Supplanting ‘clergy’ were not necessarily more blameless than those they replaced. At East Lavant, Joseph Henshaw was supplanted in 1653 by Richard Bettsworth. The parish register contains the following:
29th Oct 1653. Richard Betsworth of the parish of East Lavant was approved of and sworn to be Parish Minister for the said Parish according to an Act of parliament in that case made and provided. … He was a man … very violent for the rebels and a plunderer of the Royalists, particularly of the Morley family. He had some learning, a great deal of chicanery though seldom more than one coat which for some time he wore the wrong side out only on Sundays its right side was seen til it was almost worn out and then he had a new one which he used in same manner.69
The register also indicates that Bettsworth was replaced in 1658 by Robert Parke, who continued there until 1660.70
Some parishes appear to have suffered more uncertainty and disruption than others. A small number of parishes experienced repeated changes within a short period – Ninfield has seven names associated with it in 1635–65 and Peasmarsh ten in the same period. John Giles had held both parishes, along with Penhurst, until he was sequestered in 1644/5. When he died at Penhurst ten years later, he left money for sermons to be preached in all three parishes on the anniversary of his death. This is not unique in the county by any means. Such frequent disruptions must have been, at the very least, unsettling for parishioners, particularly during a time of war.
Even where they disappeared from Sussex, clergy may have retained livings across the county boundaries in Kent, Surrey or Hampshire. It is difficult to unravel the precise dates when incumbencies changed, especially where the parishes concerned were in different counties. Even where someone subsequently died in one of ‘his’ parishes, it does not necessarily imply that he was still incumbent and there is often evidence to the contrary, suggesting that he either retreated to private property in the area or sought refuge with a sympathetic parishioner.71
It is evident from the records of (inter alia) the Committee of Plundered Ministers that as early as 1646, large sums of money, raised from sequestrations of royalist estates, were used by parliament to engineer the nature of the clergy throughout the county.72 An order of 3 June 1646 allotted the sum of £150 from the income of the cathedral ‘for … the maintenance of three learned and orthodox divines appointed to officiate in the City of Chichester’.73
Not only did the nature of the clergy change between 1642 and 1653, but so did its function. Conduct of marriages was removed to state control in 1653. Ardingly parish register recorded the change:
a Certificate under the hands of divers of the inhabitants of the Parish of Ardingly that Thomas Bassett …, Tayler, is … elected to be the parish Register for the said parish; .... Witnessed … 27th daye of February … 1653. Tho. Challoner.74
The wording of this and a similar entry in 1655 indicates that the registrars were elected by the parishioners, but whether this was by popular vote or that of the vestry or some form of parish council is unclear.

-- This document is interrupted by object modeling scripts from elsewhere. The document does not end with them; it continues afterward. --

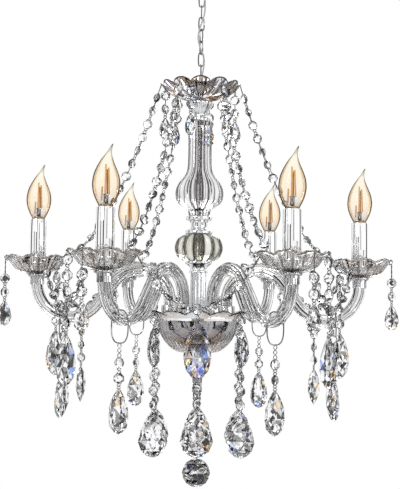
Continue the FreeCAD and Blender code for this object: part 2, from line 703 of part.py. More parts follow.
# -------------------------------------------------------------------------- crystals
def bead(centre, along, face):
    """Flat cut bead, a double pyramid whose widest section lies along the string."""
    side = along.cross(face)
    half = face * (size("bead_thick") / 2)
    girdle = section(centre, along, side, size("bead_radius"), 6, phase=0)
    return skin([[centre + half], girdle, [centre - half]])


def pin(start, end, flat=None):
    """Bow-tie pin between two crystals, flat at each end and turned between them. Flat
    is the way its start lies, such as along the edge of the dish that it hooks."""
    along = (end - start).normalize()
    flat = flat - along * flat.dot(along) if flat else along.cross(Vector(0.31, 0.77, 0.55))
    aside = flat.normalize() * size("pin_radius")
    across, gap = along.cross(aside), along * size("pin_play")
    a, b = start + gap - aside, start + gap + aside
    c, d = end - gap - across, end - gap + across
    solid = Part.Solid(Part.Shell([facet([a, b, c]), facet([a, d, b]), facet([a, c, d]),
                                   facet([b, d, c])]))
    if solid.Volume < 0:
        solid.reverse()
    return solid


def drop(top, length, width, face, thick=0.5):
    """Cut drop that hangs from its tip, flat side towards face."""
    side = face.cross(Vector(0, 0, 1))
    rings = [[top]]
    for down, share in DROP_OUTLINE:
        centre = top - Vector(0, 0, down * length)
        rings.append(section(centre, side * share, face * (share * thick), width / 2, 6, 0))
    rings.append([top - Vector(0, 0, length)])
    return skin(rings)


def string_of_beads(top, count, face, lead=None, flat=None):
    """Beads below one another from a hook, the first one a lead below it. Gives the
    solids and the end below them."""
    solids, end = [], top
    gap = size("bead_pitch") - 2 * size("bead_radius")
    for k in range(count):
        turn = Rotation(Vector(0, 0, 1), 37.0 * k).multVec(face)
        start, end = end, end - Vector(0, 0, gap if k or not lead else lead)
        solids.append(pin(start, end, None if k else flat))
        centre = end - Vector(0, 0, size("bead_radius"))
        solids.append(bead(centre, Vector(0, 0, -1), turn))
        end = centre - Vector(0, 0, size("bead_radius"))
    return solids, end


def pendant(top, count, length, width, face, lead=None, flat=None):
    """String of beads that ends in a cut drop."""
    solids, end = string_of_beads(top, count, face, lead, flat)
    tip = end - Vector(0, 0, size("bead_pitch") - 2 * size("bead_radius"))
    solids.append(pin(end, tip))
    solids.append(drop(tip, length, width, face))
    return solids


def swag(start, end, sag, start_flat, end_flat):
    """An odd number of beads along a hanging curve between two hooks, evenly spaced."""
    def curve(t):
        return start + (end - start) * t - Vector(0, 0, 4 * sag * t * (1 - t))

    steps = 200
    points = [curve(k / steps) for k in range(steps + 1)]
    lengths = [0.0]
    for a, b in zip(points, points[1:]):
        lengths.append(lengths[-1] + a.distanceToPoint(b))

    def at(distance):
        for k in range(steps):
            if lengths[k + 1] >= distance:
                share = (distance - lengths[k]) / (lengths[k + 1] - lengths[k])
                return points[k] + (points[k + 1] - points[k]) * share
        return points[-1]

    count = 2 * int(round(lengths[-1] / size("bead_pitch") / 2)) - 1
    pitch = lengths[-1] / (count + 1)
    solids, last = [], start
    normal = (end - start).cross(Vector(0, 0, 1)).normalize()
    for k in range(1, count + 1):
        centre = at(pitch * k)
        along = (at(pitch * k + 1) - at(pitch * k - 1)).normalize()
        face = Rotation(along, 50.0 * (k - (count + 1) / 2)).multVec(normal)
        solids.append(bead(centre, along, face))
        near = centre - along * size("bead_radius")
        solids.append(pin(last, near, start_flat if k == 1 else None))
        last = centre + along * size("bead_radius")
    solids.append(pin(end, last, end_flat))
    return solids


def rim_hook(outline, petals, notch=0.0, dip=0.0, inset=1.2):
    """Radius and height of a hook under a dish's edge, at the middle of a petal or,
    where a notch and dip are given, between two petals."""
    flat = 1.0 if notch else math.cos(math.pi / (3 * petals))
    edge = max(outline)
    knee = outline[outline.index(edge) - 1]
    reach = (edge[0] - notch) * flat
    slope = (edge[1] - dip - knee[1]) / (reach - knee[0] * flat)
    return reach - inset, edge[1] - dip - slope * inset - 0.1


def dish_point(k, petal_turn, between=False):
    """Hook under the rim of bobeche k, at an angle from its outward direction, and the
    way the rim runs there. Between is a hook between two petals."""
    fall = (size("dish_notch"), size("dish_dip")) if between else ()
    reach, level = rim_hook(dish_outline(), DISH_PETALS, *fall)
    turn = 360.0 / ARMS * k
    return (polar(size("candle_circle"), turn) + polar(reach, turn + petal_turn)
            + Vector(0, 0, level)), polar(1, turn + petal_turn + 90)


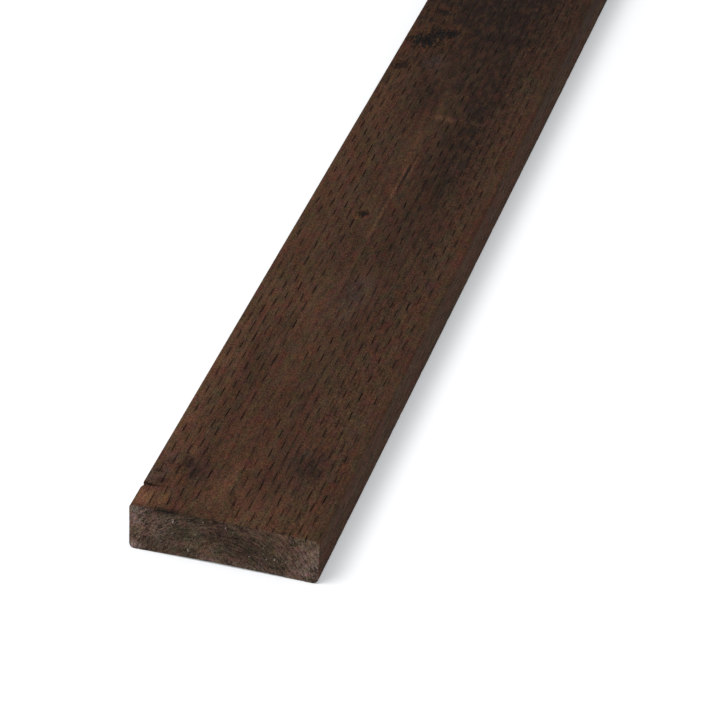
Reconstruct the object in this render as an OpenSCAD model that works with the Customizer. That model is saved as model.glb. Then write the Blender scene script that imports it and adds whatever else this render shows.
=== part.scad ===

It is difficult to gauge how rigorous the enforcement of measures against the clergy was in Sussex. Incumbents were forced from their livings, but what proportion of this was due to a general strategy and how much down to their popularity or otherwise is another matter.75 There are fragments of evidence of action being taken against ministers for infringements of the new procedures, but often the records do not show whether these measures were ever completed. In 1655 the quarter sessions ordered that ‘a warrant be issued forth against Mr. William Rogers, Minister of Chiddingly, … for marrying of divers persons without certificate contrary to the late Act’.76 At the Lewes session on 4 October there was a warrant against John Cooke and Thomas Plains, constables, for not executing a warrant against William Rogers. There is no further reference and it would appear the matter was allowed to drop. CCED has no reference to William Rogers at Chiddingly. The only William Rogers found was at Chailey, removed from there c.1650. If the Chiddingly man had been ignoring the statute this might indicate that he is the same one, but in the absence of further information this cannot be proved. The two parishes are not far apart and Rogers may have held both in plural, retreating to Chiddingly when he lost Chailey.77
There is no clear picture of what happened in the first few years after the Restoration. There were twenty-four references to clergy being restored to parishes from which they had been ousted and only eight who appear to have remained undisturbed throughout the war and the interregnum and post 1660.78 Many clergy had of course died or otherwise vanished in 1641–60, leaving space for a large number of incomers. There is only one reference to a man being ordained during this period, Thomas Goldham, minister of the chapel of East Chiltington in 1646, who was ordained minister by the Fourth London Classis on 31 January 1648/9.79 He is listed at Hartley Wespall (Hampshire) in 1650 and later Burwash, where he kept the grammar school before being ejected for non-conformity in 1662.80 He seems to have remained in the area as he was buried there in 1691. There were further upheavals after the restoration of the monarchy and a significant number of clergy who had acquired livings during the Civil Wars and interregnum found themselves removed from their parishes if they refused to conform or in order to make way for an incumbent previously ousted.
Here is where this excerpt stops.